Applicability of deep neural networks on production forecasting in Bakken shale reservoirs

Abstract

The unconventional shale and tight formations, such as the Bakken in Williston Basin, are becoming an important hydrocarbon sources since the development of advanced horizontal drilling and multi-stage stimulation techniques. The appropriate completion and stimulation designs are crucial to maximize the well productivity and oil recovery. Although reservoir simulations are commonly used for production analysis, the modeling of hydraulic fractures and intrinsic complexity of shale have restricted an understanding of the fluid flow behavior.
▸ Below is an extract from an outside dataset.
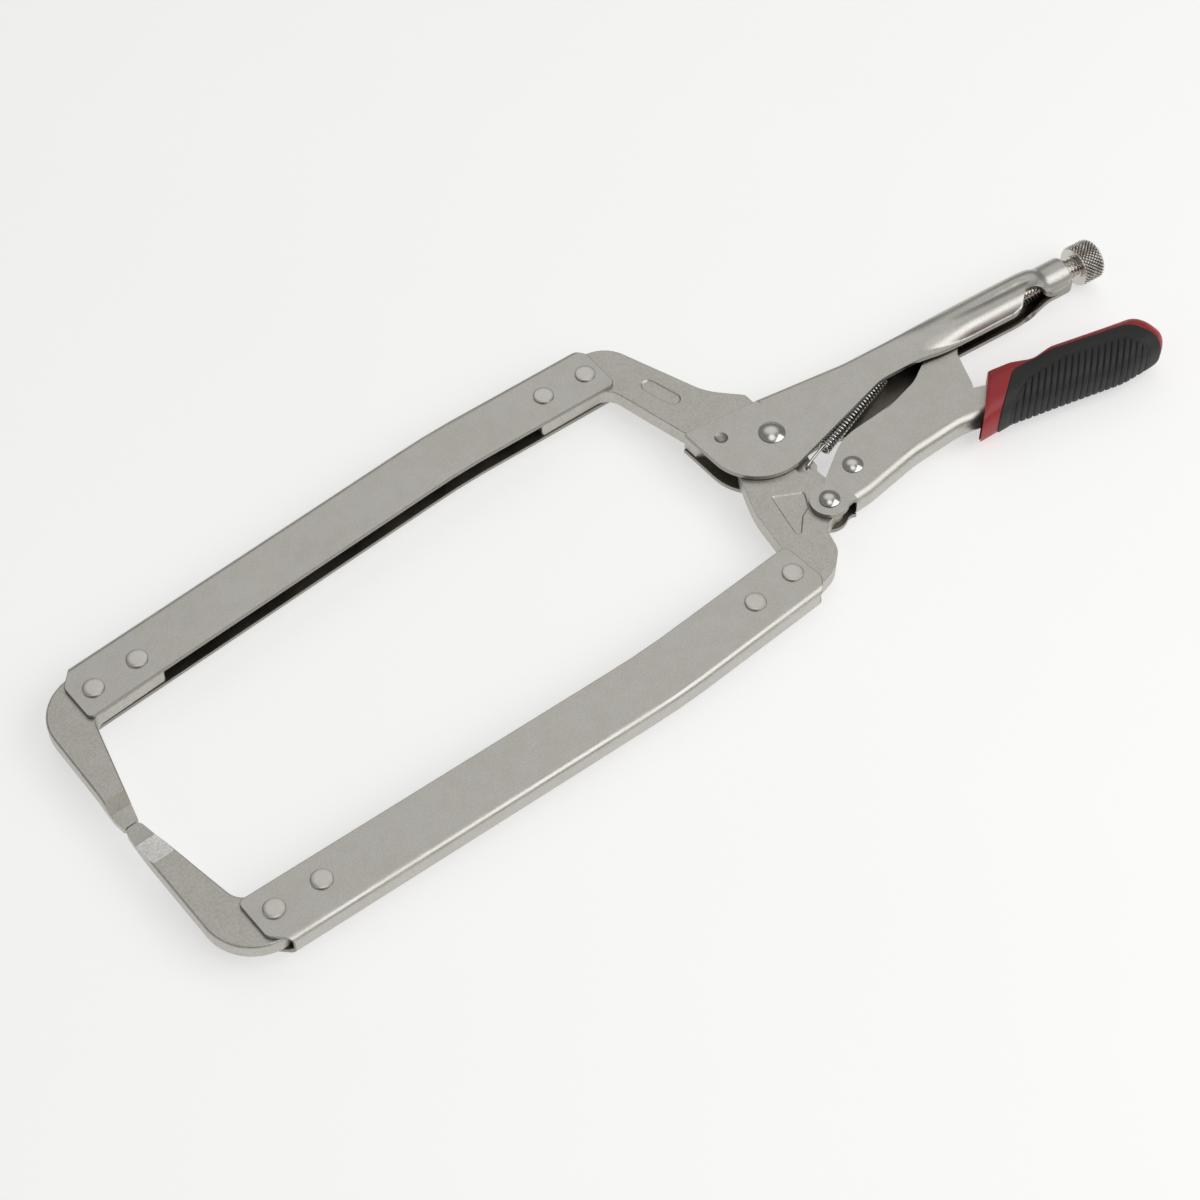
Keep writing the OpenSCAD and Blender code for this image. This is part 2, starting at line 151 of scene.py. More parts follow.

Owing to the available of a large amount of data in unconventional tight and shale reservoirs, data-driven approaches, such as deep neural networks (DNNs), provide an alternative approach for production analysis in these formations.In this study, a total of 2919 wells including 2780 multi-stage hydraulic fractured horizontal wells and 139 vertical wells in Bakken Formation were collected and analyzed using a deep learning method and Sobol's global sensitivity analysis. In the deep learning model, one-hot encoding method was used to deal with the categorical data. Xavier initialization, dropout technique, and batch normalization were evaluated to develop a reliable deep neural network model. Moreover, k-fold cross validation was used to evaluate the prediction ability and robustness of models. Prior to the performance evaluation of DNN algorithms, an optimum DNN model was achieved by optimizing the dropout layer, activation function, and hyperparameters of DNN models. It is found that the number of hidden layers and neurons in each layer have significant effects on the performance of models. The optimized DNN model has 3 hidden layers and 200 neurons for each layer. The prediction performance of DNN models is acceptable with the low mean squared errors for both 6- and 18-months cumulative oil productions. Furthermore, the importance of each parameter was studied using the Sobol's analysis. Results show that the average proppant placed per stage is the most important parameter, which accounts for more than 35% of variability in both 6- and 18-months cumulative oil productions. These data-driven models can be readily updated when the new well information becomes available. It is worth mentioning that the proposed DNN models can be directly integrated into existing hydraulic fracturing design routines.